WWIII at Charlie – a lucky escape.

Charlie hit the headlines globally during the 1960s.  Perhaps the most significant escape was the fact that World War III didn’t break out at the crossing.  In 1961 when the Berlin Wall was built it threatened to block legal access from west to east.  Tensions escalated until there was a terrifying tank stand-off for 3 weeks in October 1961.  The Berlin crisis.  The Soviets eventually backed down and the tanks withdrew.

Charlie symbolized not only the brink of nuclear war in 1961, but also the end of Cold War tensions in 1989.  In the years before, a liberalizing Soviet Union had uncoupled itself from satellite states it had occupied from 1945.  These (Hungary, Poland, Czechoslovakia) now broke away and reasserted their identities and opened their long sealed borders.  East Germany, totally bankrupt, reacted to huge demonstrations in major cities by announcing on November 9th 1989 that they would do this too.  That night, east Germany collapsed, East Berliners entered west Berlin through Checkpoint Charlie to jubilant crowds, and the Cold War was over. Checkpoint Charlie had changed the world.

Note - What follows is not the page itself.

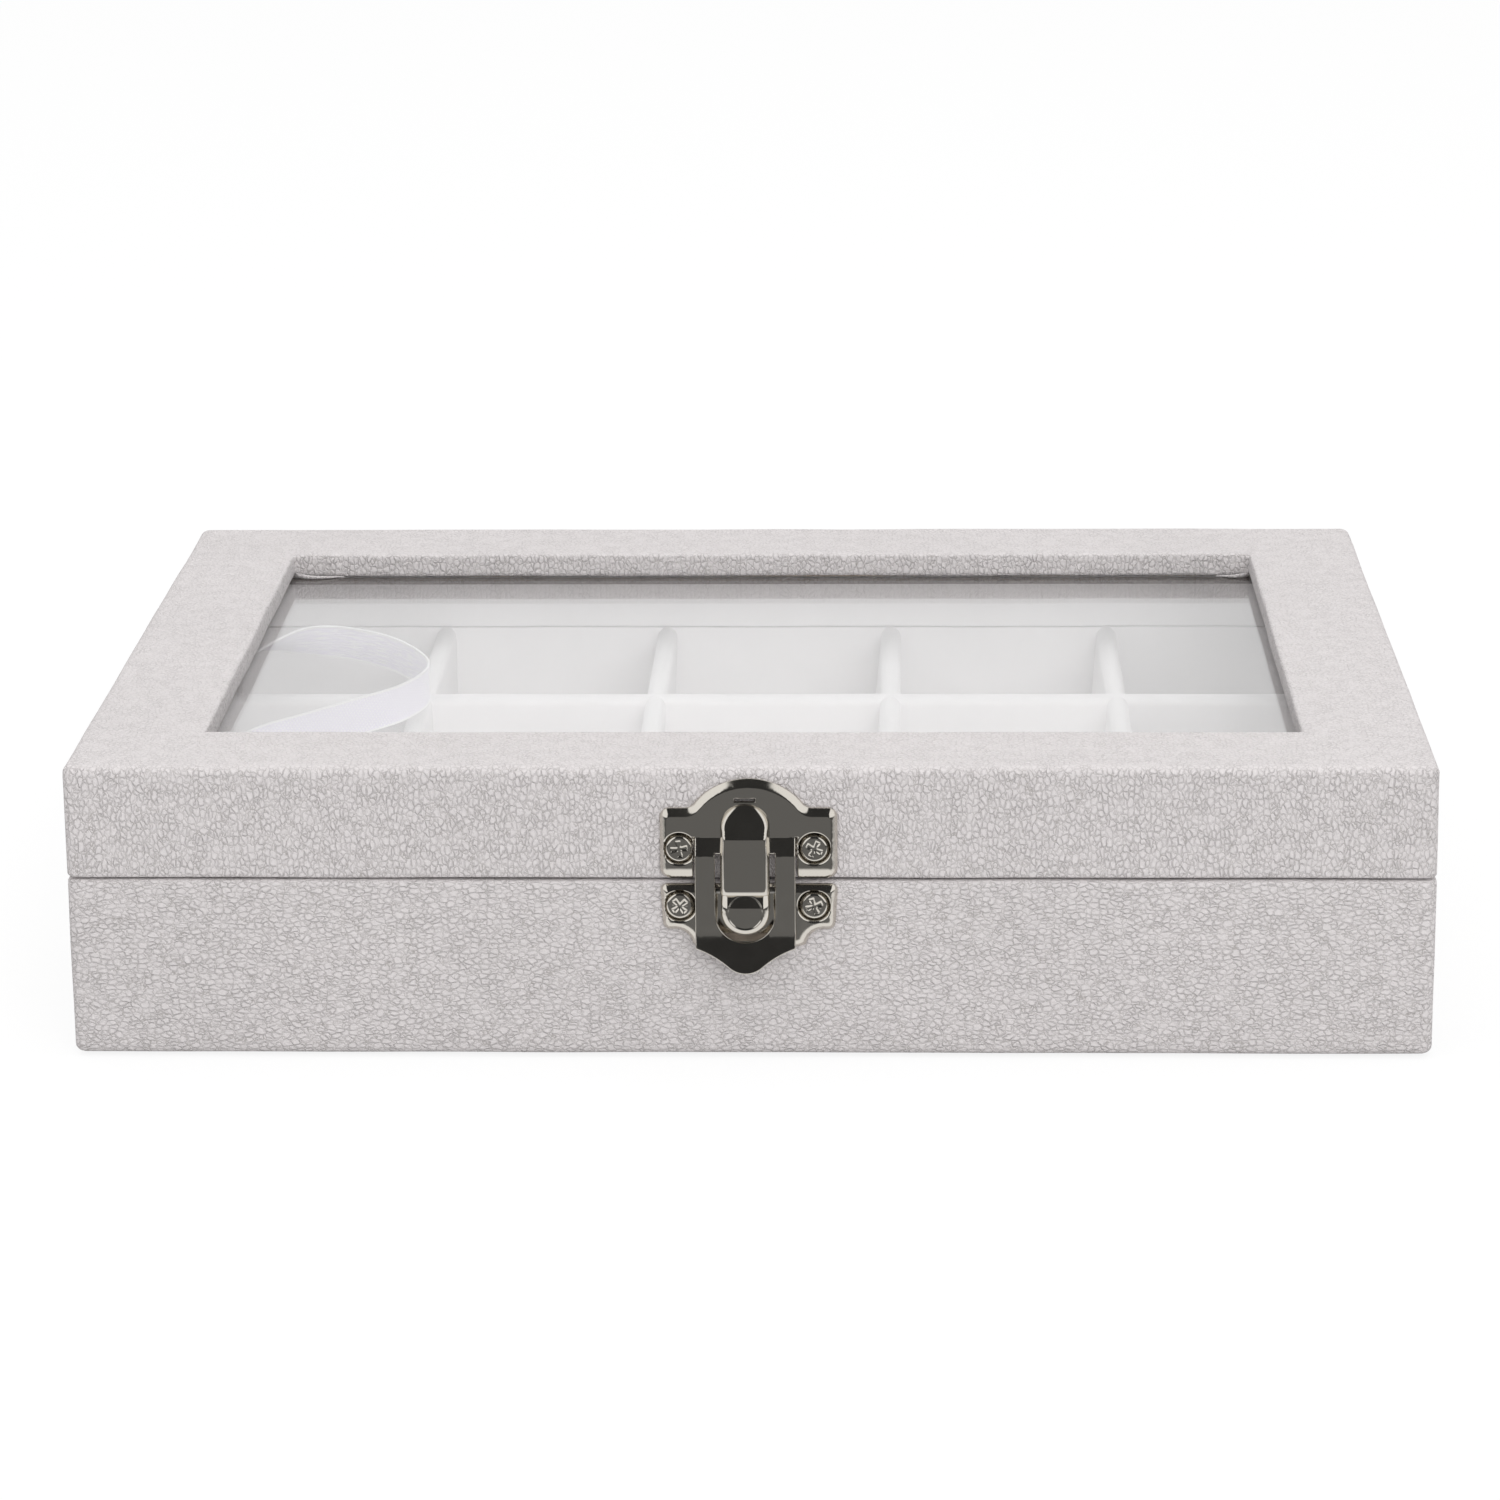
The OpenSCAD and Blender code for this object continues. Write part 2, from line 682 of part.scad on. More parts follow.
// Hollow corner between each side and the foot
bite_r = 4;
bite_x = plate_w / 2 - 0.9;
bite_z = keeper_foot - 0.8;
bite_flare = 0.9;

function keeper_half(inset) = [
    [plate_w / 2 - inset, keeper_top - inset],
    [plate_w / 2 - inset, keeper_side + inset * side_draft],
    [keeper_foot_w / 2 - inset * foot_draft, keeper_foot + inset]];

function keeper_outline(inset) = concat(keeper_half(inset),
    [for (i = [2:-1:0]) let (p = keeper_half(inset)[i]) [-p[0], p[1]]]);

module keeper_pan(inset, rise) {
    slope = rim_w * rise / plate_rise;
    hull() {
        outward(0, eps) polygon(keeper_outline(inset));
        outward(rise - eps, rise) polygon(keeper_outline(inset + slope * rim_steepness));
    }
}

module corner_bites() {
    for (s = [-1, 1]) translate([s * bite_x, 1 - case_d / 2, bite_z])
        rotate([90, 0, 0]) cylinder(r1 = bite_r - bite_flare, r2 = bite_r + bite_flare,
            h = plate_rise + 1 + clearance);
}

well_w = catch_w - 0.1;
well_foot = catch_drop + 0.6;
lug_t = 0.55;
lug_h = 2.1;

module keeper_plate() {
    lug_x = pivot_x + clearance;
    color("silver") difference() {
        union() {
            difference() {
                keeper_pan(0, plate_rise);
                keeper_pan(sheet_t, plate_rise - sheet_t);
                outward(-1, plate_rise + 1) translate([strap_x - well_w / 2, seam_z - well_foot])
                    square([well_w, well_foot + 1]);
            }
            intersection() {
                keeper_pan(0, plate_rise);
                screw_seats(-base_screw_z);
            }
            for (s = [-1, 1]) translate([strap_x + s * (lug_x + lug_t / 2), 0, 0])
                outward(0, plate_rise) translate([-lug_t / 2, keeper_top - lug_h])
                    square([lug_t, lug_h]);
        }
        screw_dishes(-base_screw_z);
        corner_bites();
        button_pin_rod(pin_d / 2 + pin_fit, well_w + 2 * eps);
    }
}

module button_pin_rod(r, len) {
    translate([strap_x, -case_d / 2 - pin_out, seam_z - pin_drop])
        rotate([0, 90, 0]) cylinder(r = r, h = len, center = true);
}

module button_pin() {
    color("silver") button_pin_rod(pin_d / 2, well_w - 0.1);
}

// The button's face leans out by button_ramp from its top to its straight lower lip
button_ramp = 1.5;
button_lip = 0.9;
button_top = seam_z - 0.7;
button_foot = seam_z - button_drop;
lip_top = button_foot + button_lip;
ramp_lean = atan(button_ramp / (button_top - lip_top));
// Half the width of the button's ends on the pin, their wall round it and their height
pivot_x = button_w / 2 - 0.15;
pivot_wall = 0.42;
pivot_h = 1.7;

// Button form, which stands proud at its lower end, where the strap's window catches it
module button_form(inset) {
    r = button_w / 2 - inset;
    over = inset > 0 ? 1 : 0;
    intersection() {
        outward(-1, button_front + 1) translate([strap_x, 0]) polygon(concat(
            arc(0, button_foot + inset + r, r, 180, 360, 16),
            [[r, button_top + 1], [-r, button_top + 1]]));
        across(button_w + 1) polygon([
            [inset > 0 ? -1 : pin_out - sheet_t, button_top + over],
            [button_front - button_ramp - inset, button_top + over],
            [button_front - inset, lip_top], [button_front - inset, button_foot - 1],
            [inset > 0 ? -1 : strap_back - clearance, button_foot - 1]]);
    }
}

module release_button() {
    ball = (dimple_r * dimple_r + dimple_depth * dimple_depth) / (2 * dimple_depth);
    dimple_z = button_foot + button_w / 2 - 0.3;
    face = button_front - (dimple_z - lip_top) * tan(ramp_lean);
    color("silver") difference() {
        union() {
            difference() {
                button_form(0);
                difference() {
                    button_form(sheet_t);
                    dimple_ball(ball + sheet_t, face + ball - dimple_depth, dimple_z);
                }
            }
            intersection() {
                outward(0.2, button_front) translate([strap_x - pivot_x, button_top - pivot_h])
                    square([2 * pivot_x, pivot_h]);
                button_pin_rod(pin_d / 2 + pivot_wall, button_w);
            }
        }
        dimple_ball(ball, face + ball - dimple_depth, dimple_z);
        for (s = [-1, 1]) translate([strap_x + s * (pivot_x + 1), -case_d / 2, 0])
            block(2, 2 * plate_rise + 1, button_top - pivot_h - 0.2, seam_z);
        button_pin_rod(pin_d / 2 + pin_play, button_w + 1);
    }
}

module dimple_ball(r, out, z) {
    translate([strap_x, -case_d / 2 - out, z + (out - button_front) * sin(ramp_lean)])
        sphere(r, $fn = 64);
}

// Leaf spring behind the button: a flat foot against the board, a long rise and a turned end
module button_spring() {
    leaf = 0.25;
    foot = seam_z - catch_drop;
    knee = foot + 1.5;
    crest = [1.2, seam_z - 4];
    end = [0.9, seam_z - 3];
    color("silver") across(3) polygon([
        [0, foot], [leaf, foot], [leaf, knee], [crest[0] + leaf, crest[1]],
        [end[0] + leaf, end[1]], end, [crest[0] - leaf / 2, crest[1]], [0, knee + 0.8 * leaf]]);
}

// ---------------------------------------------------------------- hinges

leaf_r = 1.5;
pin_head_t = 0.4;

// Leaf of one hinge, drawn for the lid: dir = 1 points up, -1 points down
module hinge_leaf(side, dir, knuckles) {
    color("silver") translate([side * hinge_pitch / 2, 0, 0]) difference() {
        union() {
            translate([0, case_d / 2 + leaf_t, seam_z]) rotate([90, 0, 0]) linear_extrude(leaf_t)
                difference() {
                    polygon([for (p = concat([[-hinge_w / 2, 0], [hinge_w / 2, 0]],
                        arc(hinge_w / 2 - leaf_r, leaf_h - leaf_r, leaf_r, 0, 90),
                        arc(leaf_r - hinge_w / 2, leaf_h - leaf_r, leaf_r, 90, 180)))
                        [p[0], dir * p[1]]]);
                    for (k = [-1:1]) if (!knuckle_at(k, knuckles))
                        translate([k * (knuckle_len + clearance), 0])
                            square([knuckle_len + 2 * clearance, 2 * (knuckle_r + clearance)],
                                center = true);
                }
            for (k = [-1:1]) if (knuckle_at(k, knuckles))
                translate([k * (knuckle_len + clearance), hinge_y, seam_z])
                    rotate([0, 90, 0]) cylinder(r = knuckle_r, h = knuckle_len, center = true);
        }
        translate([0, hinge_y, seam_z]) rotate([0, 90, 0])
            cylinder(r = hinge_pin_d / 2 + pin_play, h = hinge_w + 2, center = true);
        for (s = [-1, 1])
            translate([s * leaf_screw_pitch / 2, case_d / 2 - 1, seam_z + dir * leaf_screw_z])
                rotate([-90, 0, 0]) cylinder(r = screw_shank / 2 + pin_play, h = leaf_t + 2);
    }
}

// The lid's leaf has the middle knuckle, and the base's leaf has the outer two
function knuckle_at(k, knuckles) = knuckles == "middle" ? k == 0 : k != 0;

module hinge_pin(side) {
    color("silver") translate([side * hinge_pitch / 2, hinge_y, seam_z]) rotate([0, 90, 0]) {
        cylinder(r = hinge_pin_d / 2, h = hinge_w, center = true);
        for (s = [-1, 1]) translate([0, 0, s * (hinge_w + pin_head_t) / 2])
            cylinder(r = hinge_pin_d / 2 + 0.3, h = pin_head_t, center = true);
    }
}

hinge_head_h = 0.7;

module hinge_screws(dir) {
    color("silver") for (h = [-1, 1], s = [-1, 1])
        translate([h * hinge_pitch / 2 + s * leaf_screw_pitch / 2, case_d / 2 + leaf_t,
            seam_z + dir * leaf_screw_z])
            rotate([-90, 0, 0])
                screw(hinge_screw_head / 2, hinge_head_h, screw_shank / 2, hinge_screw_len);
}

// ---------------------------------------------------------------- ribbon stay

// Stations of the ribbon from the lid to the base: [distance in from the left board's inner
// face, y, height from the seam, roll]. At roll 0 the ribbon stands on its edge.
ribbon_stations = [
    [0, 27, 3.8, 84], [6, 29, 4, 80], [12, 32, 5.6, 62], [18, 34, 5.9, 28], [25, 34, 5.4, 12],
    [33, 28.5, 4.9, 4], [38.8, 19, 4.4, 0], [40, 10, 4.5, 0], [37, 0, 4.6, 2],
    [31, -9, 4.8, 4], [24, -19, 5.1, 8], [17, -29, 5.2, 20], [11, -38, 2.6, 44],
    [6.5, -43.5, -2, 66], [0, -45.5, -4, 80]];

ribbon_lid_end = ribbon_stations[0];
ribbon_base_end = ribbon_stations[len(ribbon_stations) - 1];
ribbon_steps = 3;

// Point of the smooth curve through the stations, t along station i
function spline(p, i, t) = let (
        n = len(p) - 1, a = p[max(i - 1, 0)], b = p[i], c = p[min(i + 1, n)], d = p[min(i + 2, n)])
    0.5 * ((2 * b) + (c - a) * t + (2 * a - 5 * b + 4 * c - d) * t * t
        + (3 * b - a - 3 * c + d) * t * t * t);

function unit(v) = v / norm(v);

// Four corners of the ribbon's section at a station, given the way it runs
function ribbon_ring(s, run) = let (
        ahead = unit(run),
        side = unit(cross(ahead, [0, 0, 1])),
        up = cross(side, ahead),
        broad = up * cos(s[3]) + side * sin(s[3]),
        thin = side * cos(s[3]) - up * sin(s[3]),
        at = [-inner_w / 2 + s[0], s[1], seam_z + s[2]])
    [for (q = [[-1, -1], [1, -1], [1, 1], [-1, 1]])
        at + broad * q[0] * ribbon_w / 2 + thin * q[1] * ribbon_t / 2];

module ribbon_stay() {
    count = (len(ribbon_stations) - 1) * ribbon_steps;
    line = [for (k = [0:count]) let (i = min(floor(k / ribbon_steps), len(ribbon_stations) - 2))
        spline(ribbon_stations, i, k / ribbon_steps - i)];
    rings = [for (k = [0:count]) let (
            a = line[max(k - 1, 0)], b = line[min(k + 1, count)], end = k == 0 || k == count,
            way = end ? [k == 0 ? 1 : -1, 0, 0] : [b[0] - a[0], b[1] - a[1], b[2] - a[2]])
        ribbon_ring(line[k], way)];
    color("white") polyhedron(
        points = [for (ring = rings) for (p = ring) p],
        faces = concat(
            [[0, 1, 2], [0, 2, 3]],
            [for (k = [0:count - 1]) for (j = [0:3]) for (half = [0, 1])
                let (a = 4 * k + j, b = 4 * k + (j + 1) % 4)
                half == 0 ? [a, a + 4, b + 4] : [a, b + 4, b]],
            [for (half = [2, 1]) [4 * count + half + 1, 4 * count + half, 4 * count]]));
}

// Slot in a liner card that an end of the ribbon passes through
slot_play = 1.5;

module stay_slot(end) {
    tall = ribbon_t + ribbon_w * cos(end[3]) + 2 * slot_play;
    wide = ribbon_t + ribbon_w * sin(end[3]) + 2 * slot_play;
    translate([-inner_w / 2, end[1] - wide / 2, seam_z + end[2] - tall / 2])
        cube([3 * liner_t, wide, tall]);
}

// ---------------------------------------------------------------- nodes

base_side("front");  // base_front_board
base_side("back");  // base_back_board
base_side("left");  // base_left_board
base_side("right");  // base_right_board
base_bottom_board();
base_cover();
underside_paper();
floor_pad();
base_liner("front");  // base_front_liner
base_liner("back");  // base_back_liner
base_liner("left");  // base_left_liner
base_liner("right");  // base_right_liner
for (i = [1:columns - 1])
    long_divider(i);
for (i = [1:rows - 1])
    cross_divider(i);
keeper_plate();
clasp_screws(-base_screw_z);  // keeper_screws
button_pin();
button_spring();
release_button();
lid_rail("front");  // lid_front_rail
lid_rail("back");  // lid_back_rail
lid_rail("left");  // lid_left_rail
lid_rail("right");  // lid_right_rail
lid_top_board();
lid_cover();
glass_pane();
retainer("front");  // front_retainer
retainer("back");  // back_retainer
retainer("left");  // left_retainer
retainer("right");  // right_retainer
lid_liner("front");  // lid_front_liner
lid_liner("back");  // lid_back_liner
lid_liner("left");  // lid_left_liner
lid_liner("right");  // lid_right_liner
hasp_plate();
hasp_tongue();
clasp_screws(lid_screw_z);  // hasp_screws
hinge_leaf(-1, -1, "outer");  // left_base_leaf
hinge_leaf(1, -1, "outer");  // right_base_leaf
hinge_leaf(-1, 1, "middle");  // left_lid_leaf
hinge_leaf(1, 1, "middle");  // right_lid_leaf
hinge_pin(-1);  // left_hinge_pin
hinge_pin(1);  // right_hinge_pin
hinge_screws(-1);  // base_hinge_screws
hinge_screws(1);  // lid_hinge_screws
ribbon_stay();
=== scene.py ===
import json
import math
from functools import partial
import bpy
import numpy as np
from mathutils import Matrix, Vector, geometry, noise


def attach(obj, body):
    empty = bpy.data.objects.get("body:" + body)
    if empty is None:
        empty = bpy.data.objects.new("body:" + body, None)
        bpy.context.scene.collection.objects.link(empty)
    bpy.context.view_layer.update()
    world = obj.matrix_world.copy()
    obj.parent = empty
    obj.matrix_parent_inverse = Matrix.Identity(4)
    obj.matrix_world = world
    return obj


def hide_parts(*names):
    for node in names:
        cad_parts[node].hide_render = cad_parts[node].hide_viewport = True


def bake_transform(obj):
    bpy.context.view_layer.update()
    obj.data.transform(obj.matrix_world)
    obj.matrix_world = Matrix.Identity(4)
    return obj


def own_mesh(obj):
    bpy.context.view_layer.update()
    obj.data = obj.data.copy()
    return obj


noise.seed_set(11)  # else every run draws its noise afresh, from the clock
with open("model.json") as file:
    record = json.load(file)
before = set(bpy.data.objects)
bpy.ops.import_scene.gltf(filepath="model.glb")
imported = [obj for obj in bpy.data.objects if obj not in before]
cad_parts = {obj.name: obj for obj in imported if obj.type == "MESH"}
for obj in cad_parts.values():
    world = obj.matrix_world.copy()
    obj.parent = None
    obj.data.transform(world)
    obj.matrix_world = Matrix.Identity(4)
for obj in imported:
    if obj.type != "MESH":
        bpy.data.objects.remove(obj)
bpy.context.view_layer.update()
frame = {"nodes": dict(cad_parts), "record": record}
mm = 0.001
seam = 27.5


def linearColour(hexText):
    # Shader colours are linear, the looks give them as sRGB
    channels = [int(hexText[i:i + 2], 16) / 255 for i in (0, 2, 4)]
    return tuple(c / 12.92 if c <= 0.04045 else ((c + 0.055) / 1.055) ** 2.4 for c in channels) + (1.0,)


# Settings are a node's attributes and sockets. A socket as the value makes a link to it, and so does
# a node, by its first output
def addNode(tree, kind, settings={}):
    node = tree.nodes.new("ShaderNode" + kind)
    for key, value in settings.items():
        source = value.outputs[0] if isinstance(value, bpy.types.Node) else value
        if isinstance(source, bpy.types.NodeSocket):
            tree.links.new(source, node.inputs[key])
        elif isinstance(key, str) and hasattr(node, key):
            setattr(node, key, value)
        else:
            node.inputs[key].default_value = value
    return node


def newMaterial(name):
    material = bpy.data.materials.new(name)
    material.use_nodes = True
    material.node_tree.nodes.clear()
    return material, partial(addNode, material.node_tree)


def grey(value):
    return (value, value, value, 1.0)


# Pattern coordinates stay with each piece, and are turned into millimetres
def millimetres(add):
    coordinates = add("TexCoord")
    return add("VectorMath", {"operation": "SCALE", "Scale": 1 / mm, 0: coordinates.outputs["Object"]})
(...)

What is Checkpoint Charlie today?

It’s a cross roads again. The desire for Berlin to move beyond the years of division and painful memories of the Wall means its redeveloped. But there are free photo exhibitions, there are museums.  A copy of the sign saying ‘you are leaving the American sector‘ still stands, a copy of the border hut is still there too.

The best way to enjoy Checkpoint Charlie is to know the stories. Use your imagination as you cross, remembering, that not long ago, it was step that used to take you from one world to another, more dangerous world, where anything could happen and the future of our world was at stake.